C’est pourquoi le vote, le 3 octobre dernier, par le Parlement Européen d’une résolution qui appelle les institutions européennes à adopter un Agenda Rural Européen que nous appelions de nos vœux depuis de nombreuses années est une bonne chose. Au-delà de la PAC, il est indispensable de diversifier les points d’entrée et d’insérer le rural dans toutes les politiques européennes. Seule une approche intégrée des politiques publiques permettra de relever les défis économiques, environnementaux et sociaux de chaque territoire européen et plus particulièrement des zones rurales.

Le Comité européen des Régions plaide également en faveur d’une future politique agricole qui maintienne une relation directe avec le territoire rural à travers le rôle actif des régions de l’UE, qui jouent un rôle crucial dans la définition et la mise en œuvre des politiques agricoles et de développement rural au niveau local. Dans sa forme actuelle, la proposition législative tend à marginaliser, voire à compromettre le rôle et l’autonomie des régions européennes dans la gestion de la PAC, en leur confiant la simple tâche de mettre en œuvre des mesures établies au niveau national. L’application d’un tel schéma d’organisation au FEADER risquerait de dissoudre la riche expérience de gestion acquise au fil des années dans de nombreuses régions européennes. Le Comité demande que le rôle clé joué par les régions européennes dans la gestion et la mise en œuvre de la PAC soit maintenu et renforcé. La simplification des procédures ne peut pas signifier une recentralisation des politiques.

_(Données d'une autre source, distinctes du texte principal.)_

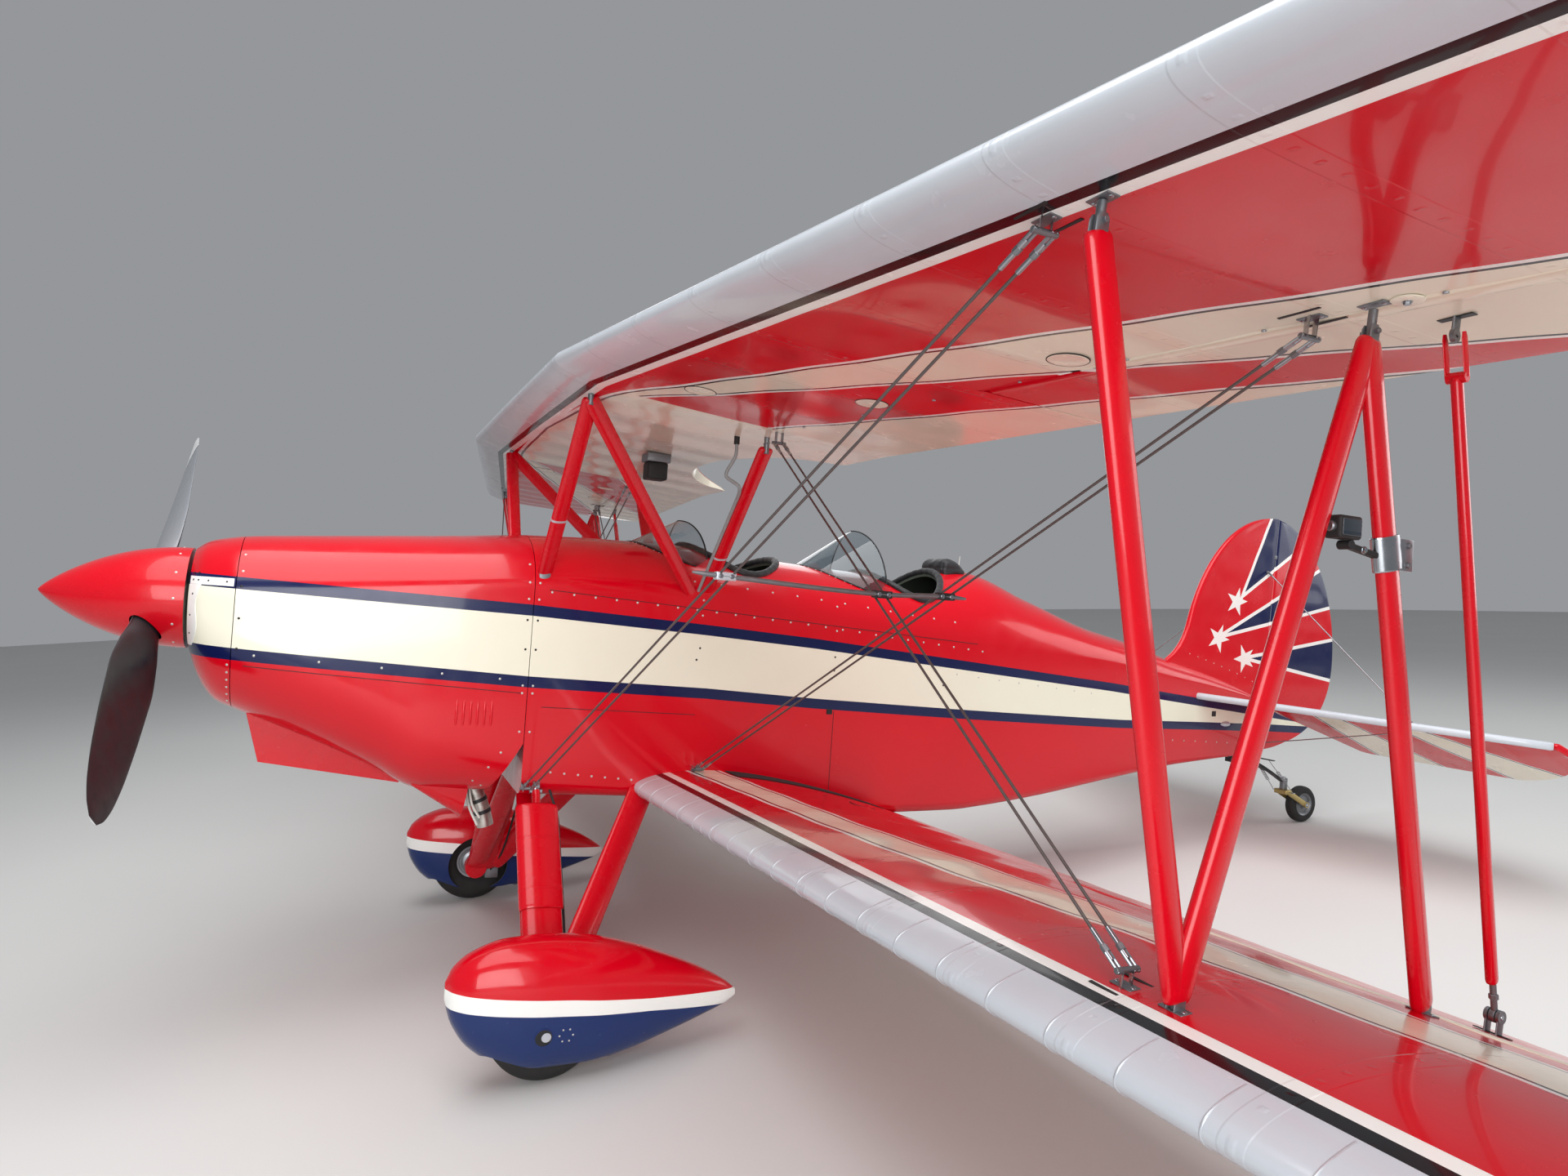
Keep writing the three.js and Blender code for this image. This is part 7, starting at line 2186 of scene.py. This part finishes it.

Si on leur en donne les moyens, les régions sont en capacité de contrebalancer les déséquilibres engendrées par des politiques européennes trop sectorielles. La prochaine programmation après 2020 doit permettre à tous les territoires de trouver des solutions locales adaptés à leur contexte pour que urbain, périurbain et rural coopèrent de façon harmonieuse, sans concurrence ni hiérarchie.